Natchee Blu Barnd, Susan Blight, and Wil Patrick. Moderated by Catherine D'Ignazio

Natchee Blu Barnd is a comparative and critical ethnic studies scholar interested in the intersections between ethnic studies, cultural geography, and Indigenous studies. His research focuses on issues of race, space, and Indigenous geographies. His book, Native Space: Geographic Strategies to Unsettle Settler Colonialism (OSU Press, and the First Peoples series) illustrates the ways that Native people in North America sustain and create Indigenous geographies in settler colonial nations. His second book, A People's Guide to Portland and Beyond (pre-contract with UC Press), highlights lesser known sites of social justice and oppression across the city of Portland. He also writes on pedagogy, cartography, contemporary media, college cultural centers, and popular culture. His writing has appeared in Cartographica, Mobilities, e-flux Architecture, American Indian Culture and Research Journal and more. He is an Associate Professor at Oregon State University.

Susan Blight (Anishinaabe, Couchiching First Nation) is an interdisciplinary artist working with public art, site-specific intervention, photography, film and social practice. Her solo and collaborative work engages questions of personal and cultural identity and its relationship to space. In August 2019, Susan joined OCAD University as Delaney Chair in Indigenous Visual Culture and as Assistant Professor in the Faculty of Liberal Arts & Sciences and School of Interdisciplinary Studies.

Wil Patrick is a W̱ENITEM (settler) PhD Candidate in the Critical Geographies Research Lab at the University of Victoria and Joseph-Armand Bombardier Scholarship recipient on unceded SON̠IS and W̠SÁNEĆ Territory. Wil is interested in studying the cultivation, maintenance, and defence of political infrastructures towards the development of emancipatory spaces. Wil’s dissertation research explores the role of colonial monuments and infrastructures in the production of political spaces in Canada to understand how settler groups utilize monumentality in place-making, and how the challenging of settler infrastructures and implementation of Indigenous infrastructures contest settler place-holding and enact decolonization.

In addition, Wil examine the geography of local-self governance in Afghanistan and Tajikistan, focusing on the differing practices across space and between identity groups. Decades of conflict and distance from state-centres has created a complex landscape of political infrastructure. Wil critiques current frameworks for theorizing politics in Central Asia to approach regional governance on its own terms, in solidarity with local struggles and to support the region's autonomy. Wil translates and organizes with Afghan refugees and activists in the diaspora and in Afghanistan.

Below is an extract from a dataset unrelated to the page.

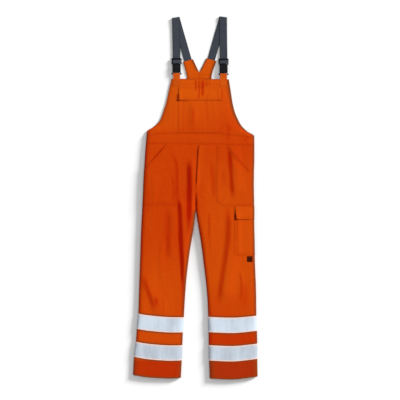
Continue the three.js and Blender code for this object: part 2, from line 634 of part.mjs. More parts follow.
for (const { side, buckle, top, fold, arm } of STRAPS) {
  const placed = (shape) => geometryOf(shape).translate(buckle, top, BUCKLE_Z);
  add(`buckle_slider_${side}`, placed(slider()), PLASTIC);
  add(`buckle_socket_${side}`, placed(socket()), PLASTIC);

  // The back run rises from the yoke arm, turns over at the fold and comes down to the slider.
  const [foldAt, armAt, slideAt] = [fold, arm, [buckle, top]].map(([x, y]) => new THREE.Vector3(x, y, 0));
  const upward = foldAt.clone().sub(armAt).normalize();
  const downward = slideAt.clone().sub(foldAt).normalize();
  const past = upward.clone().sub(downward).normalize();
  const crease = new THREE.Vector3(past.y, -past.x, 0);
  const axis = foldAt.clone().addScaledVector(past, -FOLD_RADIUS - STRAP / 2);
  const acrossUp = new THREE.Vector3(upward.y, -upward.x, 0);
  const acrossDown = new THREE.Vector3(-downward.y, downward.x, 0);
  const slanted = crease.clone().divideScalar(crease.dot(acrossUp));
  const lying = STRAP / 2;
  const turn = shares(6, 0, Math.PI).map((angle) => ({
    middle: axis.clone().addScaledVector(past, FOLD_RADIUS * Math.sin(angle))
      .setZ(lying + FOLD_RADIUS * (1 - Math.cos(angle))),
    across: slanted,
    normal: past.clone().multiplyScalar(-Math.sin(angle)).setZ(Math.cos(angle)),
  }));
  const start = { middle: armAt.clone().addScaledVector(upward, GAP).setZ(lying), across: acrossUp,
    normal: new THREE.Vector3(0, 0, 1) };
  const run = FRONT_RUN.map(({ down, z }) => ({
    middle: axis.clone().addScaledVector(downward, down).setZ(z), across: acrossDown,
    normal: new THREE.Vector3(0, 0, -1),
  }));
  const gripped = sideways(buckle, SLIDER_PATH.map(({ along, z }) => [top - along, BUCKLE_Z + z]));
  add(`strap_${side}`, ribbon([start, ...turn, ...run, ...gripped], STRAP_WIDTH, STRAP), WEBBING);

  // The tab lies on the bib, sewn on, and loops round the bar of the socket.
  const lift = GAP + CLOTH / 2 + TAB_EASE;
  const sewn = TAB_SEWN.map((y) => {
    const ends = [buckle - TAB_WIDTH / 2, buckle + TAB_WIDTH / 2].map((x) => {
      const up = (y - bibSeam(x)) / (bibTop(x) - bibSeam(x));
      return new THREE.Vector3(x, y, bibHeight(x, Math.min(up, 1)));
    });
    const across = ends[1].clone().sub(ends[0]).divideScalar(TAB_WIDTH);
    const normal = new THREE.Vector3(-across.z, 0, across.x).normalize();
    const middle = ends[0].clone().add(ends[1]).divideScalar(2).addScaledVector(normal, lift);
    return { middle, across, normal };
  });
  const loop = sideways(buckle, TAB_LOOP.map(({ along, z }) => [top - along, BUCKLE_Z + z]));
  add(`tab_${side}`, ribbon([...sewn, ...loop], TAB_WIDTH, CLOTH), ORANGE);
}

export default overalls;
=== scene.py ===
"""Bib overalls of high-visibility workwear, laid out flat with the front up.

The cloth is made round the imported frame: each panel repeats its solid's form in fine shells,
with creases, seams and stitches. Shapes are worked out in millimetres and made in metres.
Left and right are those of the laid-out garment, seen from above.
"""
import math

import bmesh
import bpy
import numpy as np
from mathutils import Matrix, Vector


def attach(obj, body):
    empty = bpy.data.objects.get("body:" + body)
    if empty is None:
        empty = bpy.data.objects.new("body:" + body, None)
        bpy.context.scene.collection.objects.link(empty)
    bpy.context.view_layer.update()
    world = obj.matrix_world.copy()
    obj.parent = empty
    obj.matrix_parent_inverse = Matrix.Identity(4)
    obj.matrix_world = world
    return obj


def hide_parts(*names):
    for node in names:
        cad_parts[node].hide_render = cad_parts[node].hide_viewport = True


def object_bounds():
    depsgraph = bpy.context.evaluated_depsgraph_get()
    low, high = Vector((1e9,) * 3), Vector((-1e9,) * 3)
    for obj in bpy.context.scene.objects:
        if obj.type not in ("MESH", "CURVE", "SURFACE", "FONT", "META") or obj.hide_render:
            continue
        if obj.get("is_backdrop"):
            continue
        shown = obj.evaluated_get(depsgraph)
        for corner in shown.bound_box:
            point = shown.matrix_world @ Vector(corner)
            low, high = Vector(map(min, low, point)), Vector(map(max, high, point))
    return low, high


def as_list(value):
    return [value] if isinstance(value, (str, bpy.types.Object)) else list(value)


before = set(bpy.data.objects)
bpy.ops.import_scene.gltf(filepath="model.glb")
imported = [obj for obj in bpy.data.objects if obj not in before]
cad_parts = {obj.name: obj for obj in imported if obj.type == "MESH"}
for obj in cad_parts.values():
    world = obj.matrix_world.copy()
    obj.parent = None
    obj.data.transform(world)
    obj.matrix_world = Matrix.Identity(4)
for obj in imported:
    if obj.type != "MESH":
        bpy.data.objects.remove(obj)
CAD_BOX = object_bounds()
MM = 0.001
RANDOM_SEED = 7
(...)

Catherine D'Ignazio is an Assistant Professor of Urban Science and Planning in the Department of Urban Studies and Planning at MIT. She is also Director of the Data + Feminism Lab which uses data and computational methods to work towards gender and racial equity, particularly as they relate to space and place. D'Ignazio is a scholar, artist/designer and hacker mama who focuses on feminist technology, data literacy and civic engagement. She has run reproductive justice hackathons, designed global news recommendation systems, created talking and tweeting water quality sculptures, and led walking data visualizations to envision the future of sea level rise.With Rahul Bhargava, she built the platform Databasic.io, a suite of tools and activities to introduce newcomers to data science. Her forthcoming book from MIT Press, Data Feminism, co-authored with Lauren Klein, charts a course for more ethical and empowering data science practices. Her research at the intersection of technology, design & social justice has been published in the Journal of Peer Production, the Journal of Community Informatics, and the proceedings of Human Factors in Computing Systems (ACM SIGCHI). Her art and design projects have won awards from the Tanne Foundation, Turbulence.org and the Knight Foundation and exhibited at the Venice Biennial and the ICA Boston. 

Prior to joining DUSP, D'Ignazio was an Assistant Professor of Data Visualization and Civic Media at Emerson College in the Journalism Department, taught for seven years in the Digital + Media graduate program at Rhode Island School of Design and did freelance software development for more than ten years. She holds an MS from the MIT Media Lab, an MFA from Maine College of Art, and a BA in International Relations (Summa Cum Laude, Phi Beta Kappa) from Tufts University.  D'Ignazio speaks English, Spanish and French and has lived in Buenos Aires, Paris and Catalunya. She is a co-founder of the globally unknown spatial justice collective the Institute for Infinitely Small Things and an organizer with the Public Laboratory for Open Technology & Science. D'Ignazio is a proud board member of Indigenous Women Rising, an organization working to advance Native & Indigenous People’s inherent right to equitable and culturally safe health options.